The movie is a story about the dark days of military rule in Argentina in the period between 1976 -1983. A police officers daughter’s life changes in an instant when an unflinching judge gives her the shocking news that her parents are not really her parents, neither is her name hers and as a matter of fact she is not fifteen even though she had celebrated her “fifteenth” birthday (Jitrik, 241-263).
The girl is informed that according to blood tests, “her parents” are really not her parents. Her real parents were among tens of thousands of people who were taken into custody and were never seen alive again.
This movie brings the memories of the difficult period that Argentina went through and how the atrocities of the military junta continued to affect the lives of the people long after the end of its rule. The role of the US in not doing anything while the junta reigned terror in Buenos Aires while thousands and thousands simple “disappeared”. The US still had relations with Argentina during that period as is evidenced by Henry Kissinger shaking hands with Rafael Videla in 1978 (Jitrik, 241-263).
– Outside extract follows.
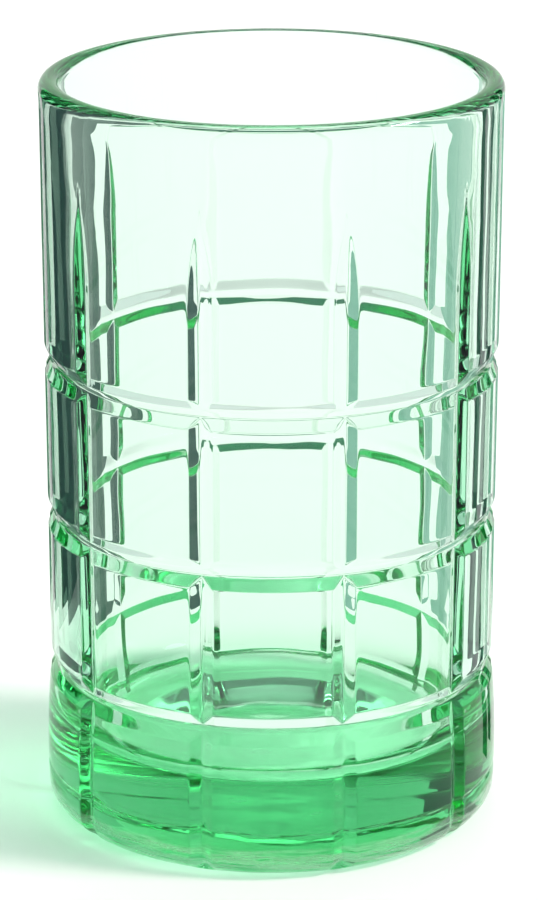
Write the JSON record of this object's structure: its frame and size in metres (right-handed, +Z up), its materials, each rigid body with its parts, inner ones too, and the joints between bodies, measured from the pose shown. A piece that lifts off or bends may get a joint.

History affects countries but we should not overlook the fact that countries exist because they have citizens. While history relates to a country collectively, individually it affects people too because the actions that shape a nation are performed by people. Atrocities were committed in Argentina and America is not blameless for inaction during the period those atrocities were committed.
The political issues involved and relations between the US and Argentina during the totalitarian rule in a way enabled the Argentinean junta to make thousands of people “disappear”. Perhaps the US could have done more. Maybe had the US approached the relations different, had America’s policy towards Argentina been different, maybe Cristina Quadri in the movie “La Cautiva” would not have had her life turned upside down by being informed that her whole life had been a lie (Jitrik, 241-263).